Returns a string representation of the object

Returns:

a nicely formatted version of the message

Claims

1. A system for communicating messages between applications, comprising:

an incoming connection component, operable to:

receive messages from a sending application, and

wrap the messages as a generic object in a message object;

a core logic component coupled to the incoming connection component and operable to receive the message object from the incoming connection component;

an outgoing connection component coupled to the core logic component and operable to:

receive the message object from the core logic component,

unwrap the message object to retrieve the message,

prepare the message for delivery to a destination application, and

deliver the message to the destination application;

wherein the incoming connection component, the core logic component, and the outgoing connection component function together as an integrated unit; and

wherein the incoming connection component, the core logic component, and the outgoing connection component function have standardized interfaces.

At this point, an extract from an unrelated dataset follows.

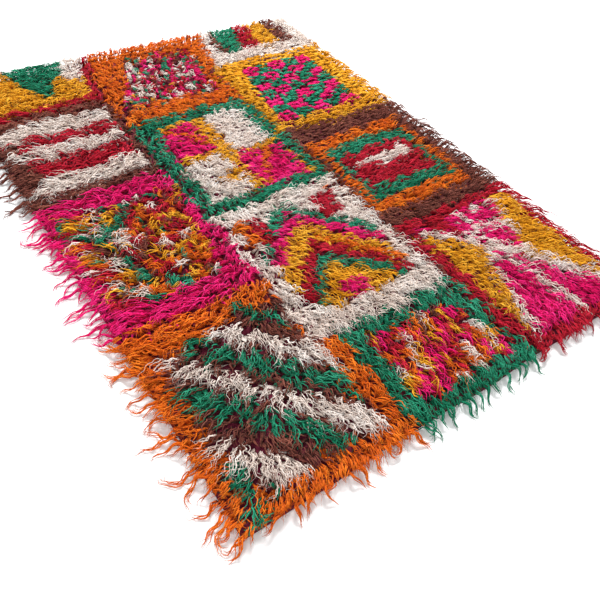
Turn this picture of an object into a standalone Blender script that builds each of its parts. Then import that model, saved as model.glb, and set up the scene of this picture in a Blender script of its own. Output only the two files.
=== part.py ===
"""A hand-knotted tulu rug lying flat on a floor.

The woven ground and the long pile knotted into it are one piece, so they are one solid: a lumpy
slab with a flat underside. The pile of the outermost knots lies out over the four edges as tapering
locks, which rest level on the floor and join the slab only at their roots.

Metres, +Z up. The width runs along X and the length along Y. The near end, where the pile hangs
over furthest, is at -Y. The underside is at z = 0, and the middle of the whole box is at the origin.
"""

import math
import random

import bmesh
import bpy
from mathutils import Vector, noise
from mathutils.geometry import delaunay_2d_cdt

# Ground
GROUND_WIDTH = 1.45
GROUND_LENGTH = 2.00
EDGE_WANDER = 0.006
EDGE_WANDER_PITCH = 0.35
CORNER_CUT = 0.012

# Pile
PILE_HEIGHT = 0.047
RIM_HEIGHT = 0.026
RIM_SLOPE = 0.055
BIG_LUMP_RISE = 0.009
BIG_LUMP_PITCH = 0.150
SMALL_LUMP_RISE = 0.010
SMALL_LUMP_PITCH = 0.060
TUFT_RISE = 0.015
SURFACE_PITCH = 0.047
SURFACE_JITTER = 0.011
UNDERSIDE_PITCH = 0.200
RIM_CLEARANCE = 0.030

# Rim locks
ROOT_SHARE = 0.68
LOCK_SECTIONS = 3
TIP_WIDTH = 0.005
TIP_HEIGHT = 0.004
TAPER_POWER = 0.85
CORNER_FAN = math.radians(38)
CORNER_FAN_POWER = 9
LEAN_SPREAD = math.radians(13)
LEAN_PITCH = 0.110
WAVE = 0.005
SEED = 7

# side, locks, shortest lock, longest lock, lean along the rim (anticlockwise seen from above)
SIDES = (
    ("near", 56, 0.034, 0.088, math.radians(-7)),
    ("right", 68, 0.030, 0.084, math.radians(-10)),
    ("far", 42, 0.018, 0.040, math.radians(5)),
    ("left", 74, 0.036, 0.090, math.radians(12)),
)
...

2. The system of claim 1, wherein:

the sending application sends messages in a first format and the destination application receives messages in a second format; and

one of the incoming connection component, the outgoing connection component, or the core logic component directly converts the message from the first format to the second format.

3. The system of claim 1, wherein the generic object in the message object is XML formatted.

4. The system of claim 1, wherein the incoming connection component and the outgoing connection component are runtime configurable.

5. A system for communicating messages between applications, comprising:

an incoming connection component, operable to:

receive messages from a sending application, and

wrap the messages as a generic objects in message objects;

receive the message object from the core logic component,

unwrap the message object to retrieve the message,

prepare the message for delivery to a destination application, and

deliver the message to the destination application.

6. The system of claim 5, wherein the incoming connection component, the core logic component, and the outgoing connection component function all have standardized interfaces.

7. The system of claim 5, wherein the incoming connection component, the core logic component, and the outgoing connection component function together as an integrated unit.

8. The system of claim 7, wherein the incoming connection component and the outgoing connection component are runtime configurable.

9. The system of claim 7, wherein the generic object in the message object is XML formatted.

10. The system of claim 7, wherein

11. The system of claim 7, wherein the core logic component includes:

a message handler and a simulation driver, the message handler operable to process message objects received from the incoming connection component and the simulation driver operable to transmit a clock information message to the message handler to add timing information to the message objects.

12. The system of claim 5, wherein:

the incoming connection component is a plurality of incoming connection components;

the plurality of incoming connection components receive messages from a plurality of sending applications;

the core logic component implements a communication handler interface; and

each of the plurality of incoming connection objects implements a connection object within the communication handler interface, each of the connection objects operable to:

receive a message from at least one of the plurality of sending applications,

wrap the received message as a generic object in a message object, and

transfer the message object to the communication handler.

13. The system of claim 12, further comprising:

a connections class, operable to store the plurality of connection object, and listen for incoming messages and implement the pertinent connection object to receive the incoming message.

14. The system of claim 12, further comprising:

a connections factory operable to:

read a configuration file, and

create a connection object from the configuration file.

15. The system of claim 14, wherein the configuration is a parsed XML document.

16. The system of claim 7, wherein:

the outgoing connection component is a plurality of outgoing connection components;

the plurality of outgoing connection components deliver messages to a plurality of destination applications;

the core logic component implements a communication handler interface, and

each of the plurality of outgoing connection objects implements a clienref object within the communication handler interface, each clientref object operable to:

receive the message object from the communication handler;

store destination information corresponding to at least one destination application; and

contain at least one callback reference interface, the at least one callback reference operable to:

unwrap the received message from the message object,

prepare the message for delivery to the destination application, and

deliver the message to the destination application.

17. The system of claim 16, wherein:

receive a message from at least one of the plurality of sending applications,

wrap the received message as a generic object in a message object, and

transfer the message object to the communication handler.

18. A method of communicating a message from a first application to a second application, comprising:

receiving, at an incoming connection component, a message from the first application;

wrapping, at the incoming connection component, the message as a generic object in a message object,

communicating, through a core logic component, the message object to a outgoing connection component;

unwrapping, at the outgoing connection component, the message object to retrieve the message;

preparing, at the outgoing connection component, the message for delivery to the second application; and

communicating, from the outgoing connection component, the message to the second application, wherein the core logic component, the incoming connection component, and the outgoing connection component function together as an integrated unit.

19. The method of claim 18, wherein

the first application sends the messages in a first format and the second application receives messages in a second format,

receiving the message from the first application the further includes receiving the message in the first format,

communicating the message to the second application further includes communicating the message in the second format, the method further comprising:

directly converting the message received in the first format to a message received in the second format.

20. The method of claim 18, wherein the generic object in the message object is XML formatted.